Les quelques émules que ce groupe, en sérieuse perte de vitesse à Washington, a encore au département d’Etat partageraient l’avis du Weekly Standard, si on en croit un haut fonctionnaire cité par l’hebdomadaire : ce n’est plus la guerre préventive, mais “la capitulation préventive”, aurait déclaré ce diplomate anonyme. George Bush, qui se présente en chrétien “born again” (né à la nouvelle vie), aurait-il accompli une nouvelle conversion ? Telle est en effet la question que pose la présence de William Burns à Genève avec le représentant iranien. La réponse n’est pas claire.

M. Bush a commencé en politique étrangère dans le camp des “réalistes”, qui reprochaient à son prédécesseur, le démocrate Bill Clinton, d’avoir lancé les Etats-Unis dans des opérations militaires inconsidérées. Notamment des missions visant à imposer la paix dans les Balkans. “Les marines n’ont pas été formés pour aider les enfants des écoles à traverser la rue”, disait en 2000 Condoleezza Rice, qui avait été placée, avec quelques autres, auprès du candidat républicain pour lui apprendre les rudiments de la politique étrangère. Les attentats du 11 septembre 2001 ont provoqué la conversion du président aux thèses des néoconservateurs. Comme quoi George Bush pourrait dire, comme l’ancien premier ministre britannique Harold Macmillan interrogé sur ce qui avait déterminé sa politique, “events, boys, events” (“les événements, les enfants, les événements”).

Mme Rice, qui est devenue ensuite chef du Conseil national de sécurité puis secrétaire d’Etat, est considérée par ses détracteurs comme la principale responsable du virage “réaliste” du président, si virage il y a. Pendant la présidence de Bush père, elle a été à l’école de Brent Scowcroft, un proche d’Henry Kissinger, connu pour son allergie au romantisme internationaliste des promoteurs autoproclamés de la démocratie.
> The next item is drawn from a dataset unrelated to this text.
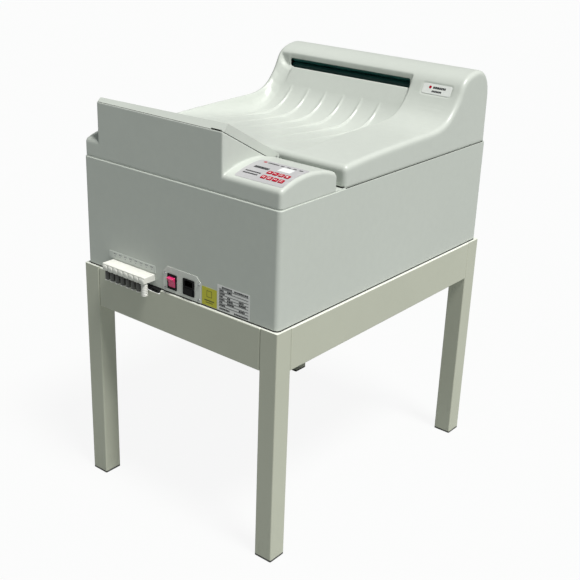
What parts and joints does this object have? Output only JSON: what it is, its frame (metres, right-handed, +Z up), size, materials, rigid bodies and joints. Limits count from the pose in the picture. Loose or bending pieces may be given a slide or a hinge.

La nouvelle conversion de George Bush peut cependant faire long feu. D’autant que l’évidente absence de bonne volonté de la part des Iraniens, lors du dernier round de pourparlers, ne devrait inciter ni les Occidentaux, ni les Russes, ni peut-être même les Chinois, à abandonner le chemin des sanctions contre Téhéran.

On peut d’ailleurs se demander si, en faisant une entorse à ses principes, le président américain n’a pas cherché à souligner la naïveté des partisans d’une approche diplomatique du problème iranien. Ayant fait cette démonstration, il aurait les mains libres pour envisager d’autres moyens, sans encourir le reproche de ne pas avoir tout tenté par la voie pacifique. M. Bush aimerait sans doute ne pas léguer à son successeur la question iranienne dans son état actuel. Mais rien ne dit par quelles méthodes il entend la régler.